Thanks to the influence of Vatican II, Father Kramer says, “we’re not celebrating the old rite as it was celebrated in the 1950s, which tended to be a very mechanical, rather perfunctory way of saying Mass, a bit cold and legalistic” — as well as frequently inaudible to the congregation. In his church, an amplification system ensures that the priest’s words can be heard clearly, so that even those who do not read Latin can follow him using a parallel translated text.
Such improvements exemplify the “mutually enriching” relationship that Pope Benedict has written should exist between the two forms of the Mass, Father Kramer says. A rediscovery of tradition can also help resolve the church’s internal tensions over interpretations of Vatican II, refuting what the pope has called the “hermeneutic of discontinuity and rupture,” he adds.

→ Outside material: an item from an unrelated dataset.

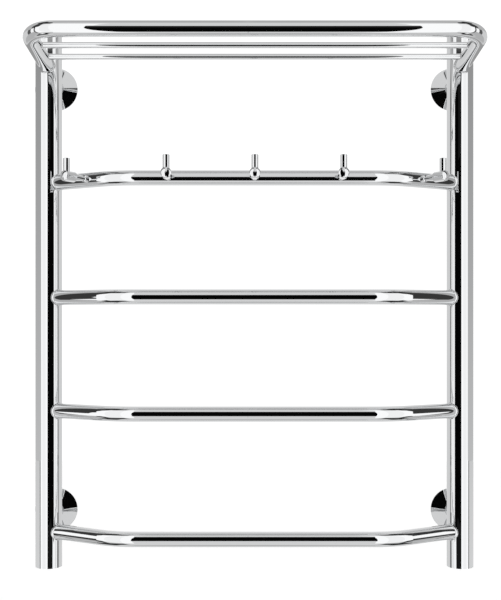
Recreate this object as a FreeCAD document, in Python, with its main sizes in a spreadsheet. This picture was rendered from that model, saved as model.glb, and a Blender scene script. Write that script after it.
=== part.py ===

“The important thing is to have a benign attitude to the documents of the council and to be open to reading them in a traditional sense,” the priest explains. “The church can’t have a council that contradicts previous councils. That just can’t happen in Catholicism. One mustn’t come to the documents with a hostility but rather with a mind that wants to see them as they relate to the general tradition.”
For most of the half-century since Vatican II, traditionalist Catholics have been “trying to find a niche in which they can survive,” Father Kramer says. “But now I think it’s time to follow the Holy Father in an attempt at integration within Catholicism.”
“That’s the challenge of the moment. To have a sense of Catholic identity, to know your religion, practice it well, but on the other hand, be an influence within the church at large and then within the world.”